### THE EXERCISE
A single run of lines is to be printed exactly: starting at the line with "bpy.context.scene.collection.objects.link(empty)" and ending at the line with "metres, +Z up.", both included. Leave the pictures out.

Records with modeling code
** start **

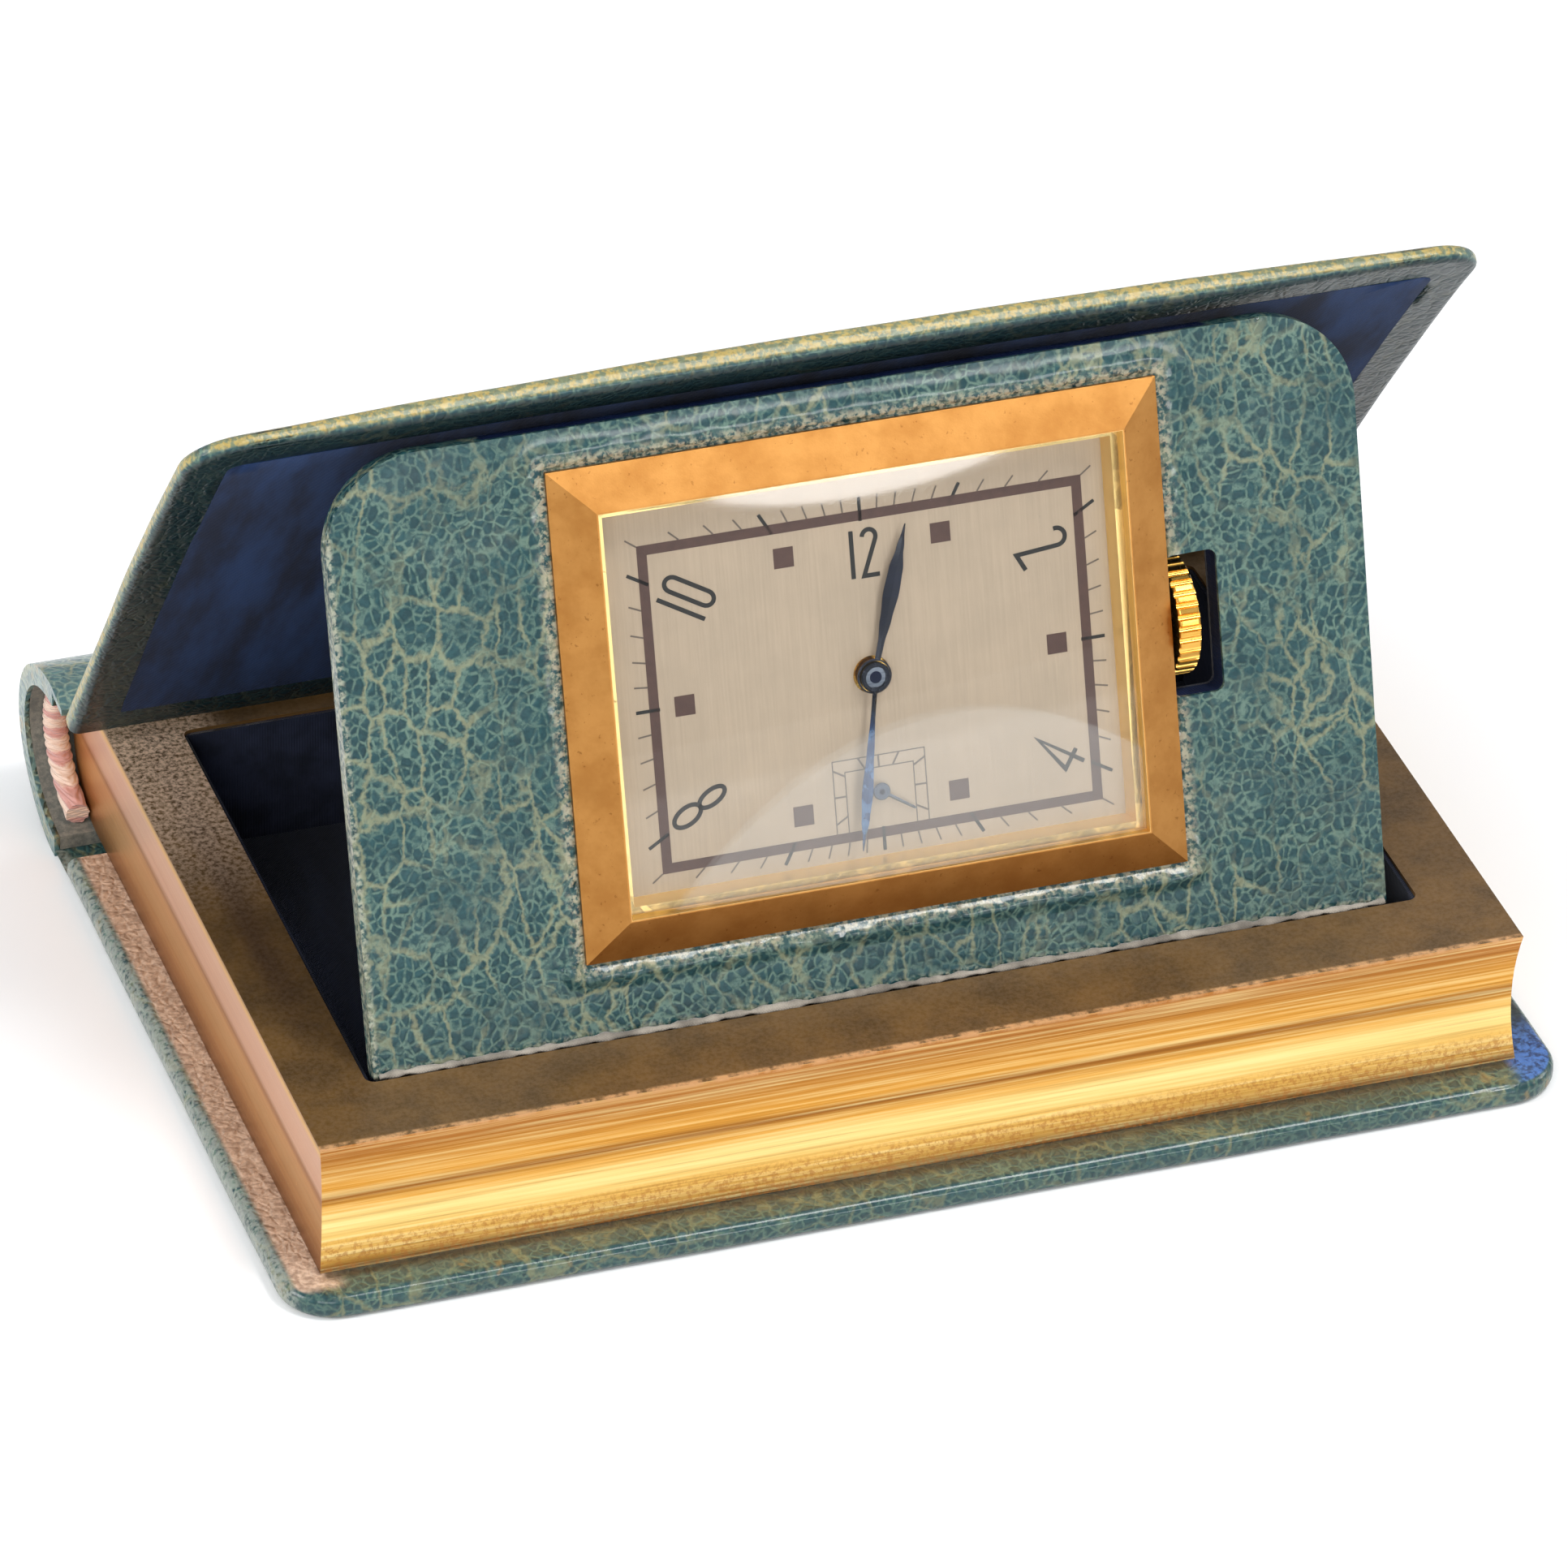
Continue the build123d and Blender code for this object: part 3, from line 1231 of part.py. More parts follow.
flat = {}
flat.update(panel())
flat.update(going_train())
flat.update(motion_work())
flat.update(barrel())
flat.update(winding_wheels())
flat.update(stem_and_crown())
flat.update(click())
flat["bezel"] = bezel()
flat["crystal"] = crystal()
flat["watch_case"] = watch_case()
flat["case_back"] = case_back()
flat["dial"] = dial()
flat["hour_hand"] = leaf_hand(hour_hand_length, hour_hand_width, hour_hand_boss_radius,
                              hour_pipe_radius, hour_angle, hour_hand_height)
flat["minute_hand"] = leaf_hand(minute_hand_length, minute_hand_width, minute_hand_boss_radius,
                                cannon_radius, minute_angle, minute_hand_height)
flat["seconds_hand"] = seconds_hand()
flat["movement_spacer"] = movement_spacer()
flat["mainplate"] = mainplate()
flat["barrel_bridge"] = bore_for_screws(barrel_bridge())
flat["train_bridge"] = bore_for_screws(train_bridge())
flat["balance_cock"] = bore_for_screws(balance_cock())
flat["pallet_bridge"] = pallet_bridge()
flat["pallet_fork"] = pallet_fork()
flat["balance_wheel"] = balance_wheel()
flat["hairspring"] = hairspring()
flat["winding_pinion"] = winding_pinion()
for name, body in flat.items():
    nodes[name] = on_panel(body)
nodes["jewels"] = on_panel_group(jewels())
nodes["movement_screws"] = on_panel_group(movement_screws())

os.makedirs("parts", exist_ok=True)
for name, body in nodes.items():
    export_step(body, f"parts/{name}.step")
print("cover rest angle", round(math.degrees(cover_rest), 3))
print("nodes", len(nodes))
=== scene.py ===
import json
import math

import bmesh
import bpy
from mathutils import Matrix, Vector, noise


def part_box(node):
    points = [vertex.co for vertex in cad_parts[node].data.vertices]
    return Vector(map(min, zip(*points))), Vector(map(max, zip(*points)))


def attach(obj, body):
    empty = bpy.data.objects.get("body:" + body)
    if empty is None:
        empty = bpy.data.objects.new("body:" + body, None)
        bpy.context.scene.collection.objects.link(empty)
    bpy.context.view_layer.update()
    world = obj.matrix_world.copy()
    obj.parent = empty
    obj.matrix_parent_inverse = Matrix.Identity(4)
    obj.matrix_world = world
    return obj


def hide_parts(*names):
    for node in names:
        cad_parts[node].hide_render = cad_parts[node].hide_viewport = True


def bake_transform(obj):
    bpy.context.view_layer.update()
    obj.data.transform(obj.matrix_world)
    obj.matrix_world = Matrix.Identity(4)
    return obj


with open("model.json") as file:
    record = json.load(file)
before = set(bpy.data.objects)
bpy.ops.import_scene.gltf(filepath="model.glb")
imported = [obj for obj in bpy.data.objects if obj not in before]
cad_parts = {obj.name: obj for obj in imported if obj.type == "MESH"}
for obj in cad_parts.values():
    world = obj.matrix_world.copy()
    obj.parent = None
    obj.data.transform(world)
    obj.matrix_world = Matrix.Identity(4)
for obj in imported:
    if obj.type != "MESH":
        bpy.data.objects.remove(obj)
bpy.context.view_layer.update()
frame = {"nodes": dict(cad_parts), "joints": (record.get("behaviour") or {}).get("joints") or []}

MM = 0.001
nodes = frame["nodes"]
joints = {joint["name"]: joint for joint in frame["joints"]}

# camera, fitted to the picture's corners of the block, panel and bezel
camera_lens = 251.48
camera_sensor = 36.0
camera_azimuth = -19.5405
camera_elevation = 33.6903
camera_roll = 1.5039
camera_target = (-2.1371, -5.8533, 15.0)
camera_distance = 621.575

# printing of the dial, in mm, from the dial's centre
print_lift = 0.012
frame_length = 26.05
frame_width = 19.0
frame_band = 0.58
tick_count = 60
tick_length = 0.78
thin_tick = 0.1
heavy_tick = 0.2
heavy_tick_inset = 0.62
square_side = 1.17
square_places = ((4.6, 7.5), (10.96, 0.0), (4.6, -7.5), (-4.6, -7.5), (-10.96, 0.0), (-4.6, 7.5))
numeral_stroke = 0.26
seconds_track_half_width = 2.72
seconds_track_top = 2.1
seconds_track_gap = 0.7
seconds_line = 0.07
seconds_tick = 0.112

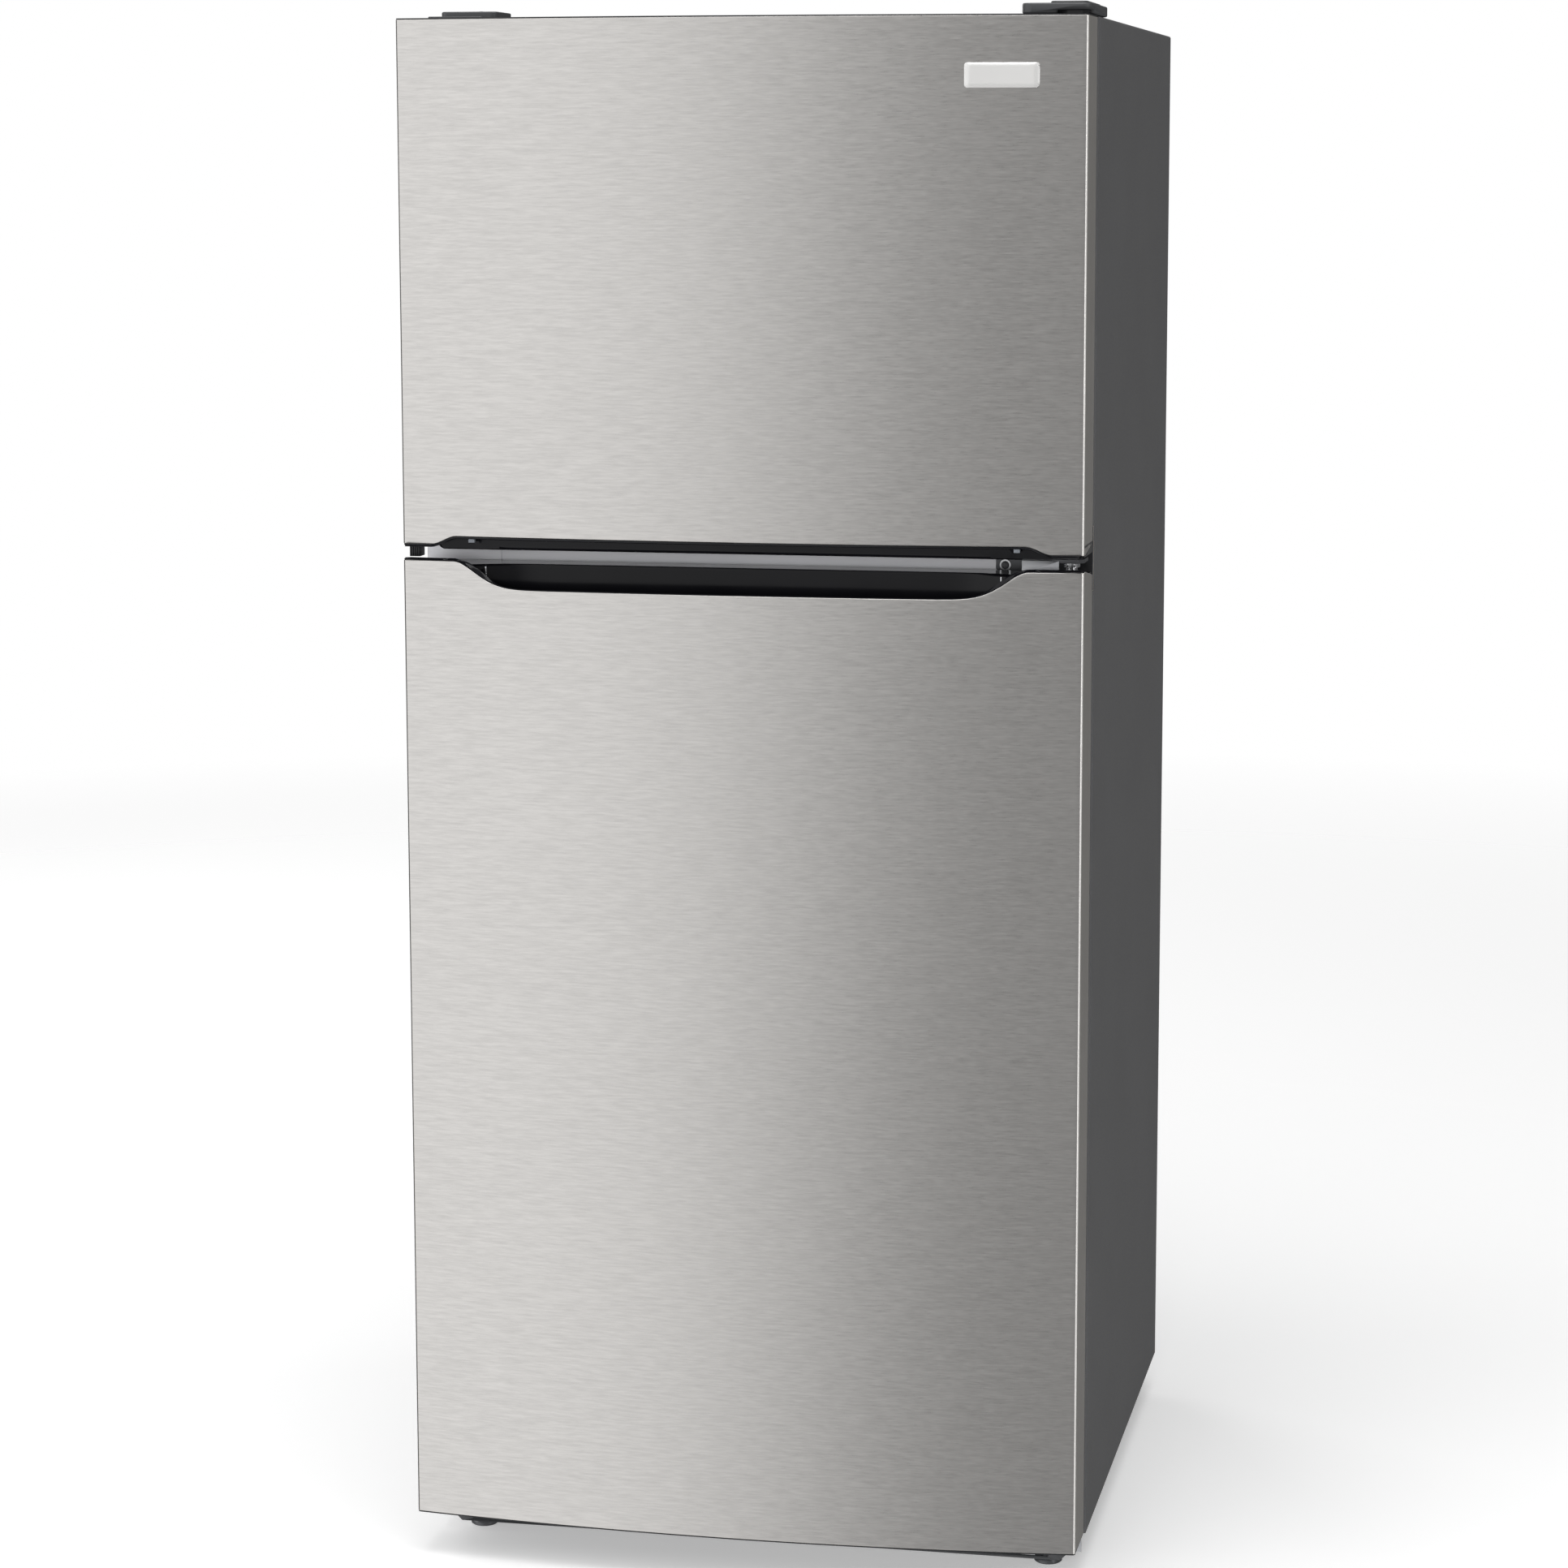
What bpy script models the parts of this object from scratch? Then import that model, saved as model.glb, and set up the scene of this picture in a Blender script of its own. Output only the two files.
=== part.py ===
"""Top freezer refrigerator, an assembly of separate parts, in metres, +Z up.

The origin is on the floor under the middle of the refrigerator. The doors face -Y and hang on the right, at +X.
"""

import math

import bmesh
import bpy
from mathutils import Matrix, Vector

# ---- driving dimensions ----
HALF_WIDTH = 0.381
CABINET_FRONT = -0.296
CABINET_BACK = 0.409
CABINET_BOTTOM = 0.044
CABINET_TOP = 1.7445
SHEET = 0.0012  # painted steel
INSIDE_HALF = 0.3794  # just inside the cabinet's side sheets
GAP = 0.0003  # between pieces that touch

DOOR_BACK = -0.3155
DOOR_FRONT = -0.409  # the middle of the bowed front
BOW_RADIUS = 3.208
DOOR_CORNER = 0.003
SKIN = 0.0012  # stainless door skin
FREEZER_DOOR_BOTTOM = 1.168
FREEZER_DOOR_TOP = 1.744
FRESH_DOOR_BOTTOM = 0.050
FRESH_DOOR_TOP = 1.152
CAP_EDGE = 0.001  # plastic showing past the end of a steel skin

HINGE_X = 0.362
HINGE_Y = -0.341
PIN_RADIUS = 0.005

LINER = 0.0025
FREEZER_HALF = 0.320
FREEZER_FLOOR = 1.196
FREEZER_CEILING = 1.690
FREEZER_BACK = 0.345
FRESH_HALF = 0.332
FRESH_FLOOR = 0.102
FRESH_CEILING = 1.120
FRESH_BACK = 0.349
STEP_FRONT = 0.100  # the floor steps up here, over the machine compartment
STEP_TOP = 0.345
MACHINE_FRONT = 0.150
MACHINE_TOP = 0.300
MACHINE_MIDDLE_Y = 0.285  # compressor, fan and condenser are centred here
FAN_Z = 0.165
REAR_SHEET_FRONT = 0.4035
REAR_SHEET_BACK = 0.405

MULLION_BOTTOM = 1.1224
MULLION_TOP = 1.1936
BRACKET_BOTTOM = 1.1435  # between the two gaskets
BRACKET_TOP = 1.1725

RAIL_INNER = 0.320
RAIL_OUTER = 0.350
RAIL_BOTTOM = 0.020
ROLLER_RADIUS = 0.020
ROLLER_Y = 0.340
LEG_Y = -0.270

# ---- scene and materials ----
for old in list(bpy.data.objects):
    bpy.data.objects.remove(old, do_unlink=True)

parts = bpy.data.collections.new("top_freezer_refrigerator")
helpers = bpy.data.collections.new("helpers")
bpy.context.scene.collection.children.link(parts)
bpy.context.scene.collection.children.link(helpers)


def material(name, color, roughness, metallic=0.0, alpha=1.0):
    made = bpy.data.materials.new(name)
    made.use_nodes = True
    shader = made.node_tree.nodes["Principled BSDF"]
    shader.inputs["Base Color"].default_value = (*color, 1.0)
    shader.inputs["Roughness"].default_value = roughness
    shader.inputs["Metallic"].default_value = metallic
    shader.inputs["Alpha"].default_value = alpha
    return made


STAINLESS = material("stainless_steel", (0.52, 0.51, 0.49), 0.34, 1.0)
CHARCOAL = material("charcoal_paint", (0.085, 0.085, 0.088), 0.42)
BLACK_GLOSS = material("black_gloss_plastic", (0.012, 0.012, 0.014), 0.16)
DARK_PLASTIC = material("dark_grey_plastic", (0.07, 0.07, 0.074), 0.5)
WHITE_PLASTIC = material("white_liner_plastic", (0.82, 0.83, 0.84), 0.35)
GASKET_GREY = material("gasket_vinyl", (0.16, 0.16, 0.17), 0.6)
ZINC = material("zinc_plated_steel", (0.55, 0.56, 0.58), 0.38, 1.0)
GREY_PAINT = material("grey_paint", (0.33, 0.33, 0.35), 0.4)
FOAM = material("polyurethane_foam", (0.72, 0.60, 0.36), 0.9)
BLACK_STEEL = material("black_steel", (0.02, 0.02, 0.022), 0.45)
COPPER = material("copper_tube", (0.72, 0.36, 0.22), 0.35, 1.0)
CLEAR_PLASTIC = material("clear_plastic", (0.86, 0.90, 0.93), 0.08, 0.0, 0.35)
GLASS = material("shelf_glass", (0.80, 0.90, 0.88), 0.05, 0.0, 0.35)
BADGE_METAL = material("badge_metal", (0.80, 0.80, 0.80), 0.25, 1.0)


# ---- modelling helpers ----
def add_object(name, mesh, finish):
    made = bpy.data.objects.new(name, mesh)
    parts.objects.link(made)
    if finish:
        mesh.materials.clear()
        mesh.materials.append(finish)
    return made


def box(name, low, high, finish=None, bevel=0.0):
    """A block between two corners, with rounded edges where bevel is given."""
    shape = bmesh.new()
    bmesh.ops.create_cube(shape, size=1.0)
    low, high = Vector(low), Vector(high)
    for vertex in shape.verts:
        share = vertex.co + Vector((0.5, 0.5, 0.5))
        vertex.co = Vector(a + (b - a) * s for a, b, s in zip(low, high, share))
    mesh = bpy.data.meshes.new(name)
    shape.to_mesh(mesh)
    shape.free()
    made = add_object(name, mesh, finish)
    if bevel:
        rounding = made.modifiers.new("rounded edges", "BEVEL")
        rounding.width = bevel
        rounding.segments = 2
    return made


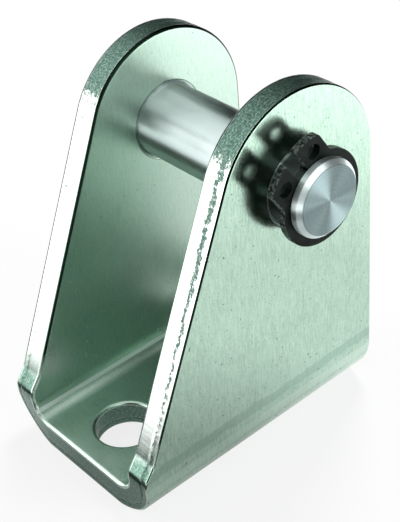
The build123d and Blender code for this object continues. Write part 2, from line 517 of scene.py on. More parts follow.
def fold_tree():
    """Folds a flat blank along two lines into a U, with its punched side inside."""
    lengths = ("Foot Half", "Inner Radius", "Sheet", "Bulge", "Foot Half Length")
    wiring, given = new_tree("fold_blank", [(label, "NodeSocketFloat") for label in lengths]
                             + [("Finish", "NodeSocketMaterial")])
    math = wiring.math
    position = wiring.node("GeometryNodeInputPosition").outputs[0]
    stored = wiring.node("GeometryNodeStoreNamedAttribute", {"Geometry": given["Shape"], "Name": "blank"},
                         data_type="FLOAT_VECTOR", domain="POINT")
    wiring.feed(stored.inputs["Value"], position)
    flat = wiring.node("ShaderNodeSeparateXYZ", {"Vector": position}).outputs
    side = math("SIGN", flat["X"])
    across = math("ABSOLUTE", flat["X"])
    neutral = math("ADD", given["Inner Radius"], math("MULTIPLY", given["Sheet"], 0.5))
    past_foot = math("MAXIMUM", math("SUBTRACT", across, given["Foot Half"]), 0.0)
    angle = math("MINIMUM", math("DIVIDE", past_foot, neutral), pi / 2)
    past_bend = math("SUBTRACT", past_foot, math("MULTIPLY", angle, neutral))
    radius = math("ADD", given["Inner Radius"], flat["Z"])
    on_foot = math("MINIMUM", across, given["Foot Half"])
    out = math("ADD", on_foot, math("MULTIPLY", radius, math("SINE", angle)))
    outer = math("ADD", given["Inner Radius"], given["Sheet"])
    up = math("ADD", math("SUBTRACT", outer, math("MULTIPLY", radius, math("COSINE", angle))), past_bend)

    # The squeezed inside of a bend swells past the cut edge and its stretched outside draws back
    swell = math("SINE", math("MULTIPLY", angle, 2.0))
    squeeze = math("DIVIDE", flat["Z"], given["Sheet"])
    reach = math("DIVIDE", math("ABSOLUTE", flat["Y"]), given["Foot Half Length"])
    near_edge = wiring.node("ShaderNodeMapRange", {"Value": reach, "From Min": 0.85, "From Max": 1.0},
                            interpolation_type="SMOOTHSTEP").outputs[0]
    drawn = math("MULTIPLY", math("MULTIPLY", math("MULTIPLY", swell, squeeze), near_edge), given["Bulge"])
    along = math("SUBTRACT", flat["Y"], math("MULTIPLY", math("SIGN", flat["Y"]), drawn))

    place = wiring.node("ShaderNodeCombineXYZ", {"X": math("MULTIPLY", side, out), "Y": along, "Z": up})
    folded = wiring.node("GeometryNodeSetPosition",
                         {"Geometry": stored.outputs[0], "Position": place.outputs[0]})
    return end_tree(wiring, folded.outputs[0], given["Finish"])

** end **

### FINISHED ANSWER
        bpy.context.scene.collection.objects.link(empty)
    bpy.context.view_layer.update()
    world = obj.matrix_world.copy()
    obj.parent = empty
    obj.matrix_parent_inverse = Matrix.Identity(4)
    obj.matrix_world = world
    return obj


def hide_parts(*names):
    for node in names:
        cad_parts[node].hide_render = cad_parts[node].hide_viewport = True


def bake_transform(obj):
    bpy.context.view_layer.update()
    obj.data.transform(obj.matrix_world)
    obj.matrix_world = Matrix.Identity(4)
    return obj


with open("model.json") as file:
    record = json.load(file)
before = set(bpy.data.objects)
bpy.ops.import_scene.gltf(filepath="model.glb")
imported = [obj for obj in bpy.data.objects if obj not in before]
cad_parts = {obj.name: obj for obj in imported if obj.type == "MESH"}
for obj in cad_parts.values():
    world = obj.matrix_world.copy()
    obj.parent = None
    obj.data.transform(world)
    obj.matrix_world = Matrix.Identity(4)
for obj in imported:
    if obj.type != "MESH":
        bpy.data.objects.remove(obj)
bpy.context.view_layer.update()
frame = {"nodes": dict(cad_parts), "joints": (record.get("behaviour") or {}).get("joints") or []}

MM = 0.001
nodes = frame["nodes"]
joints = {joint["name"]: joint for joint in frame["joints"]}

# camera, fitted to the picture's corners of the block, panel and bezel
camera_lens = 251.48
camera_sensor = 36.0
camera_azimuth = -19.5405
camera_elevation = 33.6903
camera_roll = 1.5039
camera_target = (-2.1371, -5.8533, 15.0)
camera_distance = 621.575

# printing of the dial, in mm, from the dial's centre
print_lift = 0.012
frame_length = 26.05
frame_width = 19.0
frame_band = 0.58
tick_count = 60
tick_length = 0.78
thin_tick = 0.1
heavy_tick = 0.2
heavy_tick_inset = 0.62
square_side = 1.17
square_places = ((4.6, 7.5), (10.96, 0.0), (4.6, -7.5), (-4.6, -7.5), (-10.96, 0.0), (-4.6, 7.5))
numeral_stroke = 0.26
seconds_track_half_width = 2.72
seconds_track_top = 2.1
seconds_track_gap = 0.7
seconds_line = 0.07
seconds_tick = 0.112

What bpy script models the parts of this object from scratch? Then import that model, saved as model.glb, and set up the scene of this picture in a Blender script of its own. Output only the two files.
=== part.py ===
"""Top freezer refrigerator, an assembly of separate parts, in metres, +Z up.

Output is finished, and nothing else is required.